#### [Entries with parts and joints]
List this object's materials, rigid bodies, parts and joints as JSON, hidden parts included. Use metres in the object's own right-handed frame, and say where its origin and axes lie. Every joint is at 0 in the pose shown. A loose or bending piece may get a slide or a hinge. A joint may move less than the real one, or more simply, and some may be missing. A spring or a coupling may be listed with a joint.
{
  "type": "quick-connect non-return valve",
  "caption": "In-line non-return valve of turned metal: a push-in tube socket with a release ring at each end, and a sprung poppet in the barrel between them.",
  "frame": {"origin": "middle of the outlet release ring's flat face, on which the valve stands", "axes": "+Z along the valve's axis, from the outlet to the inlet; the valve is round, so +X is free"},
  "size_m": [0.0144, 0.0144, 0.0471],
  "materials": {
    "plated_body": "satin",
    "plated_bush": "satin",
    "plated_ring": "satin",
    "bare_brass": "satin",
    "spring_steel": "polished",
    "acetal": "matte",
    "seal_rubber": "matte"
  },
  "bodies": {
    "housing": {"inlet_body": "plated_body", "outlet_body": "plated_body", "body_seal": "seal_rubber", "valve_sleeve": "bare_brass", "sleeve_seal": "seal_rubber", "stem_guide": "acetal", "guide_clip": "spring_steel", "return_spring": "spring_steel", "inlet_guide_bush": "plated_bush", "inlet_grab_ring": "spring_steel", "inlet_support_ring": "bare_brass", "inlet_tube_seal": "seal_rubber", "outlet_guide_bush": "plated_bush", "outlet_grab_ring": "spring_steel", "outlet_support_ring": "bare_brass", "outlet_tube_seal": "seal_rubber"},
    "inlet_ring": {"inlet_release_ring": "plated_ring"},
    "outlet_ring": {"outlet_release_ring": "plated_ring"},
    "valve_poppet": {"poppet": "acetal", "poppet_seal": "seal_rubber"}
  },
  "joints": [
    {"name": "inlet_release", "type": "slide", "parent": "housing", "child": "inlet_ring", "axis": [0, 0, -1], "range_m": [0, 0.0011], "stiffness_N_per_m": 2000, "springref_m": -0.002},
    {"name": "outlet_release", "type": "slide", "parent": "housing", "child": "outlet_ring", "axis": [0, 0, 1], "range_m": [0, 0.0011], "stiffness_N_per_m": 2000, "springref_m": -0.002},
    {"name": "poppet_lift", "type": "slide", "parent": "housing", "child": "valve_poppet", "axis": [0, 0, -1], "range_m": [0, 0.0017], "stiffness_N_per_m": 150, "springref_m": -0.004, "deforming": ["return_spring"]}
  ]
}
...
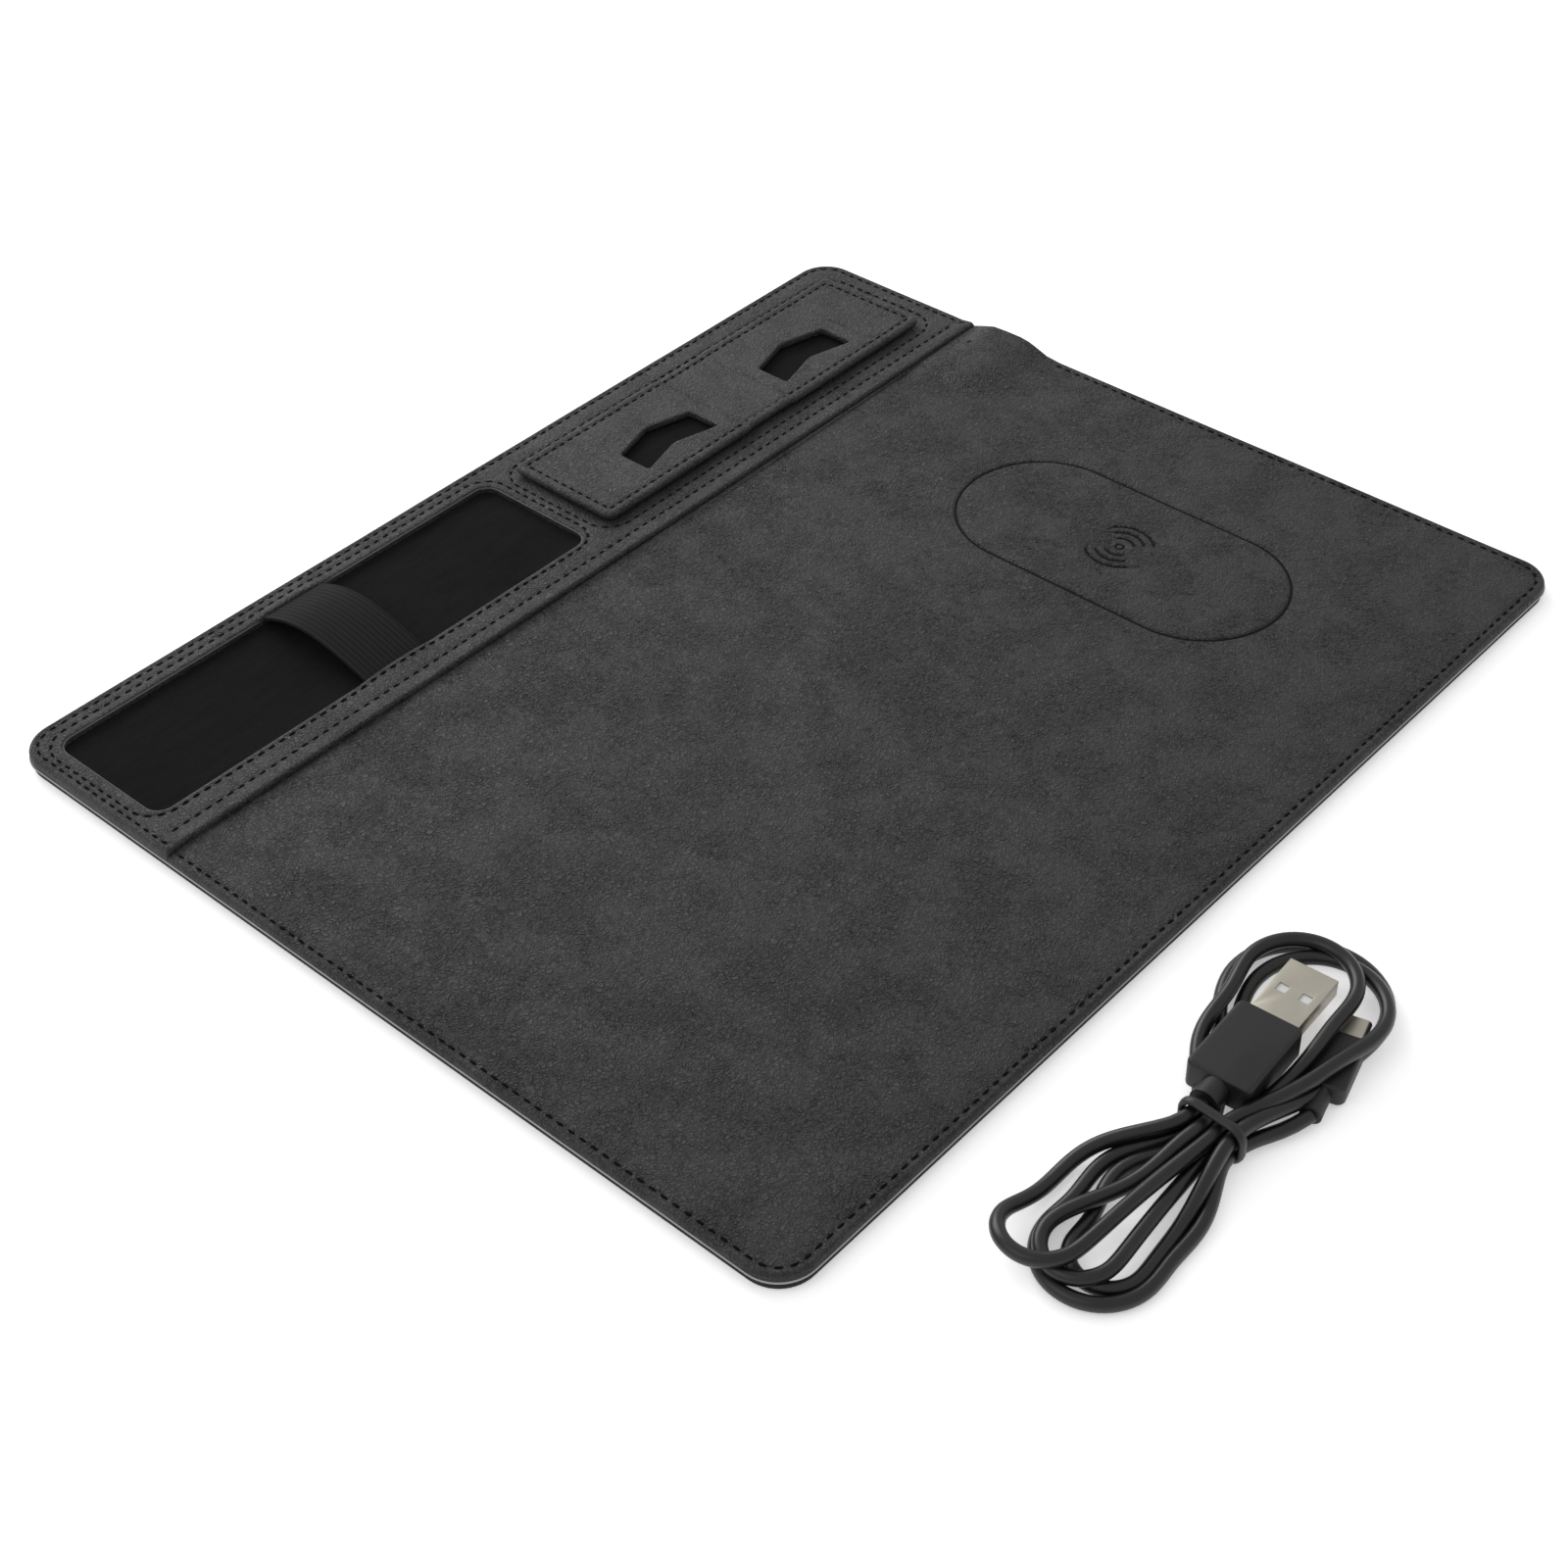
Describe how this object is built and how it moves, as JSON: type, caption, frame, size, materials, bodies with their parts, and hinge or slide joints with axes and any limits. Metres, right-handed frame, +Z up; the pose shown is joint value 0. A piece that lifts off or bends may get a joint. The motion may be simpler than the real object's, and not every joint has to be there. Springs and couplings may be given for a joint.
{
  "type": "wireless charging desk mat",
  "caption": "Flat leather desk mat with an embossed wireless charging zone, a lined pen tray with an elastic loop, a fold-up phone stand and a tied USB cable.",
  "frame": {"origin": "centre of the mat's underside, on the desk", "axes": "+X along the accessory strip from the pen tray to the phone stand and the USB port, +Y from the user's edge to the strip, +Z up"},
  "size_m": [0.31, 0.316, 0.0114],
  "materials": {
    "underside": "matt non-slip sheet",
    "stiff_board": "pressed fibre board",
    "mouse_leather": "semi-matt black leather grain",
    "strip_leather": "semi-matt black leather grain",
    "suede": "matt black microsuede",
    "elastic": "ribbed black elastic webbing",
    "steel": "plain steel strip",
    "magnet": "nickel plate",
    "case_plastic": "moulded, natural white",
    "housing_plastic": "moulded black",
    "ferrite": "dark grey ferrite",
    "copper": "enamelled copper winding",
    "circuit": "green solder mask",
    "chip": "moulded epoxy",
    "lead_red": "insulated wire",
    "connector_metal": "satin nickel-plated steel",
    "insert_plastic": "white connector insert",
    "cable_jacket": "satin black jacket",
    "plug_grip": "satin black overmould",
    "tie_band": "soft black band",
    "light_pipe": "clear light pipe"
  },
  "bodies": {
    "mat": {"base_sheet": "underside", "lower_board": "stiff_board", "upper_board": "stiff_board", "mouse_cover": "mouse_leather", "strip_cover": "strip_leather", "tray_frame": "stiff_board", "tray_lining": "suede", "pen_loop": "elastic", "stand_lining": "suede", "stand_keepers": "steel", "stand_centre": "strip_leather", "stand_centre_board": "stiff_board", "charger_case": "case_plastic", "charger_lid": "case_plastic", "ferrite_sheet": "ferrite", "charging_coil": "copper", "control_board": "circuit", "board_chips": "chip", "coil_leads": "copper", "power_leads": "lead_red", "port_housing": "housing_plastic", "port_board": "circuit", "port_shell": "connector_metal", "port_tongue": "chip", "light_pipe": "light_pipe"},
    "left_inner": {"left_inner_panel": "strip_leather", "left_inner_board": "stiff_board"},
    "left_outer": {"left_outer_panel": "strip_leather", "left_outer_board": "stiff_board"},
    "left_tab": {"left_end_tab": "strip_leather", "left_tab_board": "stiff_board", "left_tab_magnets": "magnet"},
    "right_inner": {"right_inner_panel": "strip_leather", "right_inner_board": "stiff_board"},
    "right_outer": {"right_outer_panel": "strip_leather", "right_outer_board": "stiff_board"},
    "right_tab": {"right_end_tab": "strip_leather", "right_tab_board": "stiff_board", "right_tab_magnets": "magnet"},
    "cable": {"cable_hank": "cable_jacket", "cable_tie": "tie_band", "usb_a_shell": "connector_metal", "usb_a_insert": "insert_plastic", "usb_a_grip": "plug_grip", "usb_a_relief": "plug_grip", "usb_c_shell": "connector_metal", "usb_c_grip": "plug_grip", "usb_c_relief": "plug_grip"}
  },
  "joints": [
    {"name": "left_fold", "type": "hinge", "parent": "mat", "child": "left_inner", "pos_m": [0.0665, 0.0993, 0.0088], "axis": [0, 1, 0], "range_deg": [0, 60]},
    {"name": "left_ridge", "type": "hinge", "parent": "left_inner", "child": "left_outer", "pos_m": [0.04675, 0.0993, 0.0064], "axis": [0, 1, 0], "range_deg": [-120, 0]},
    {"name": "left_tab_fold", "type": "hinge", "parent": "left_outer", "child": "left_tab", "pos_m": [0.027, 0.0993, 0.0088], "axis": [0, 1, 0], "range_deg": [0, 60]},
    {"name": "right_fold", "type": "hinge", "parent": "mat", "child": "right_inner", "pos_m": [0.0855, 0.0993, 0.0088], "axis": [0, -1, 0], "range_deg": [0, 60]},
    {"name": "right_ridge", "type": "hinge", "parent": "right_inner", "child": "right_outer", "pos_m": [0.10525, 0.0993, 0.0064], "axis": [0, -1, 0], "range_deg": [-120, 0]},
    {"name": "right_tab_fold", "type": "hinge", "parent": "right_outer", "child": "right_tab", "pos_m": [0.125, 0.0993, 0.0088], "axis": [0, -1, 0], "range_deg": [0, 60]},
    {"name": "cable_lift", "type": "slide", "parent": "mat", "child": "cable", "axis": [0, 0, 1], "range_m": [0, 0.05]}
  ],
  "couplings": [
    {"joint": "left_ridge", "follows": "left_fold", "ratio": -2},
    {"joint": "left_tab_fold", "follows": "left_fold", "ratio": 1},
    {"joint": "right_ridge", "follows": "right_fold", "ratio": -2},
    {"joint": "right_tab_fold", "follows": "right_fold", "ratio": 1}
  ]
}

#### [Short problem]
How many lines in the data contain the string "pose"? Respond with the number only.

#### [Final result]
2